Nike Air Jordan 4 Retro White Cement (バギンアウトが着用)
Nike Air Trainer 3 PRM Medicine Ball Bo Jackson (ムーキーが着用)
Nike Air Revolution OG White Red (ラジオ・ラヒームが着用)
バギンアウトのジョーダン4は、映画史において最も有名なスニーカーのひとつ。というか、映画でスニーカーといえばスパイク・リー、映画でヒップホップ・ファッションといえばスパイク・リー作品なのだ。衣装デザイナーのルース・E・カーター(Netflixの特集ドキュメンタリーは必見)はその後『ブラックパンサー』シリーズでオスカーを手にしているし、ニューエラのカスタム・キャップのオーダーが出来たのもスパイク・リーの功績。ヒップホップ史に残る名曲、パブリック・エネミーの“Fight The Power”はこの映画の主題歌だ。映画史、音楽史、ファッション史…全てにおいて、この作品は偉大なのだ。
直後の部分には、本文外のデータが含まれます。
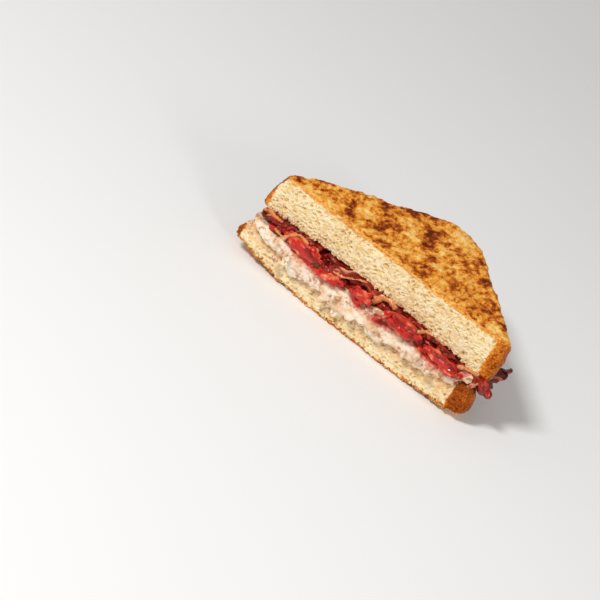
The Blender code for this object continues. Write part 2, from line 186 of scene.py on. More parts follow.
def keep(mesh: bpy.types.Mesh, name: str, values: np.ndarray) -> None:
    """Stores a number for each vertex, for the finishes and surface recipes to read."""
    layer = mesh.attributes.new(name, "FLOAT", "POINT")
    layer.data.foreach_set("value", values.astype(np.float32))


def settle(piece: bpy.types.Object) -> None:
    """Makes what the piece's modifiers give its own plain mesh."""
    graph = bpy.context.evaluated_depsgraph_get()
    made = bpy.data.meshes.new_from_object(
        piece.evaluated_get(graph), preserve_all_data_layers=True, depsgraph=graph
    )
    piece.modifiers.clear()
    piece.data = made


def new_piece(name: str, shape: bmesh.types.BMesh) -> bpy.types.Object:
    """An object made from a shape, which is used up.

    Args:
        name: The piece's name.
        shape: Its faces, at their places.

    Returns:
        The object, linked to the scene.
    """
    mesh = bpy.data.meshes.new(name)
    shape.to_mesh(mesh)
    shape.free()
    piece = bpy.data.objects.new(name, mesh)
    bpy.context.scene.collection.objects.link(piece)
    return piece


def solid_of(node: str) -> bmesh.types.BMesh:
    """A merged copy of the solid of a node, as a shape."""
    shape = bmesh.new()
    shape.from_mesh(frame["nodes"][node].data)
    bmesh.ops.remove_doubles(shape, verts=shape.verts, dist=0.01 * MM)
    return shape


def add_ball(
    shape: bmesh.types.BMesh, centre: Sequence[float], radii: Sequence[float], turn: float = 0.0
) -> None:
    """Adds a lump to a shape.

    Args:
        shape: What it joins.
        centre: Its middle, in world metres.
        radii: Its half sizes along x, y and z before the turn.
        turn: Its turn about z, in radians.
    """
    matrix = (
        Matrix.Translation(Vector(centre)) @ Matrix.Rotation(turn, 4, "Z") @ Matrix.Diagonal((*radii, 1.0))
    )
    bmesh.ops.create_icosphere(shape, subdivisions=2, radius=1.0, matrix=matrix)


def edge_spots(shape: bmesh.types.BMesh, steepest: float, end: float) -> list[tuple[Vector, Vector]]:
    """The places and directions round a layer's upright edge.

    Args:
        shape: The layer.
        steepest: The most that a place there may face up or down.
        end: How far out along x the places may lie, in metres.

    Returns:
        Each place with the direction that it faces.
    """
    shape.normal_update()
    edge = [vert for vert in shape.verts if abs(vert.normal.z) < steepest and abs(vert.co.x) < end]
    return [(vert.co.copy(), vert.normal.copy()) for vert in edge]


def fuse(piece: bpy.types.Object, voxel: float, smoothing: int) -> None:
    """Joins a piece's overlapping lumps into one even skin.

    Args:
        piece: The piece, whose mesh may hold many closed lumps.
        voxel: The size of the new faces, in metres.
        smoothing: How many times the skin is evened out.
    """
    remesh = piece.modifiers.new("fuse", "REMESH")
    remesh.mode = "VOXEL"
    remesh.voxel_size = voxel
    remesh.use_smooth_shade = True
    even = piece.modifiers.new("even", "SMOOTH")
    even.factor = 0.5
    even.iterations = smoothing
    settle(piece)


# Node trees


class Cloud(NamedTuple):
    """A layer of cloudy noise: its size in metres, which noise, its detail and how much it counts."""

    size: float
    seed: float
    detail: float
    share: float


class Graph:
    """A node tree that is being built, for a finish or for a surface recipe."""

    def __init__(self, tree: bpy.types.NodeTree) -> None:
        """Starts on a tree."""
        self.tree = tree

    def feed(self, socket: bpy.types.NodeSocket, value: object) -> None:
        """Links a socket to another one, or sets its own value."""
        if isinstance(value, bpy.types.NodeSocket):
            self.tree.links.new(value, socket)
        else:
            socket.default_value = value

    def add(self, kind: str, inputs: dict | None = None, **settings: object) -> bpy.types.Node:
        """Adds a node.

        Args:
            kind: The node's type.
            inputs: Values or sockets for its inputs, by name or number.
            **settings: Its other settings.

        Returns:
            The node.
        """
        node = self.tree.nodes.new(kind)
        for name, value in settings.items():
            setattr(node, name, value)
        for name, value in (inputs or {}).items():
            self.feed(node.inputs[name], value)
        return node

    def math(self, operation: str, first: object, second: object = 0.0, third: object = 0.0) -> object:
        """The result of one sum on numbers."""
        return self.add("ShaderNodeMath", {0: first, 1: second, 2: third}, operation=operation).outputs[0]

    def times(self, first: object, second: object) -> object:
        """The product of two numbers."""
        return self.math("MULTIPLY", first, second)

    def added(self, value: object, share: object, base: object) -> object:
        """A share of a number, added to a base."""
        return self.math("MULTIPLY_ADD", value, share, base)

    def vector(self, operation: str, first: object, second: object) -> object:
        """The result of one sum on vectors."""
        return self.add("ShaderNodeVectorMath", {0: first, 1: second}, operation=operation).outputs[0]

    def scaled(self, way: object, length: object) -> object:
        """A vector made longer or shorter."""
        return self.add("ShaderNodeVectorMath", {0: way, "Scale": length}, operation="SCALE").outputs[0]

    def eased(self, value: object, low: float, high: float) -> object:
        """0 at low, 1 at high, and an even curve between."""
        node = self.add(
            "ShaderNodeMapRange",
            {"Value": value, "From Min": low, "From Max": high},
            interpolation_type="SMOOTHSTEP",
        )
        return node.outputs[0]

    def noise(self, where: object, size: float, seed: float = 0.0, detail: float = 2.0) -> object:
        """Cloudy noise from 0 to 1.

        Args:
            where: The place that it reads.
            size: Its features' size in the place's own units.
            seed: Which noise.
            detail: How many finer layers it has.

        Returns:
            The noise's socket.
        """
        node = self.add(
            "ShaderNodeTexNoise",
            {"Vector": where, "W": seed, "Scale": 1 / size, "Detail": detail},
            noise_dimensions="4D",
        )
        return node.outputs[0]

    def swing(self, where: object, size: float, seed: float = 0.0, detail: float = 2.0) -> object:
        """Cloudy noise about 0, from about -0.5 to 0.5, given as for noise."""
        return self.math("SUBTRACT", self.noise(where, size, seed, detail), 0.5)

    def clouded(self, where: object, cloud: Cloud, base: object) -> object:
        """A number with a layer of cloudy noise added."""
        return self.added(self.swing(where, cloud.size, cloud.seed, cloud.detail), cloud.share, base)

    def cells(self, where: object, size: float, seed: float = 0.0, feature: str = "F1") -> bpy.types.Node:
        """A cell pattern, as its node: outputs Distance, in cell sizes, and Color."""
        return self.add(
            "ShaderNodeTexVoronoi",
            {"Vector": where, "W": seed, "Scale": 1 / size},
            voronoi_dimensions="4D",
            feature=feature,
        )

    def mix(self, share: object, first: object, second: object) -> object:
        """A colour between two."""
        node = self.add("ShaderNodeMix", {0: share}, data_type="RGBA")
        for socket, value in ((node.inputs[6], first), (node.inputs[7], second)):
            self.feed(socket, (*value, 1.0) if isinstance(value, tuple) else value)
        return node.outputs[2]

    def ramp(self, value: object, stops: Iterable[tuple[float, Colour]]) -> object:
        """A colour read from a row of (place, colour) stops."""
        node = self.add("ShaderNodeValToRGB", {0: value})
        row = node.color_ramp.elements
        for index, (place, colour) in enumerate(stops):
            stop = row[index] if index < 2 else row.new(place)
            stop.position = place
            stop.color = (*colour, 1.0)
        return node.outputs[0]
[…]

肝心のスニーカーに関してだが、最も有名なシーンは比較的序盤、34分あたりから始まる。若き日のジャンカルロ・エスポジート(今となっては冷徹な悪役が板に付いている名バイプレイヤーだが…)演じるバギンアウトは、新品ピカピカ、ラスタ・カラーのシューレースでカスタマイズした超・超・超大事なジョーダン4のアッパーを、通りすがりの白人サイクリストにぶつかった拍子に汚してしまう。ブチギレて大勢で取り囲んで因縁をつけまくるシーンはどこか牧歌的で、キャラクターのひとりひとりが愛おしいが、アフリカ系やラテン系の貧困層が暮らすブルックリンにおけるジェントリフィケーションの問題を分かりやすく表したシーンでもある。当の白人サイクリストは階段の上から通りを見下ろし、バギンアウトらは彼を悔しそうに見上げている。こういった、さりげない演出や地に足のついたキャラ造形で、複雑な差別問題を浮き彫りにするのがこの映画で、スパイク・リーの映画だ。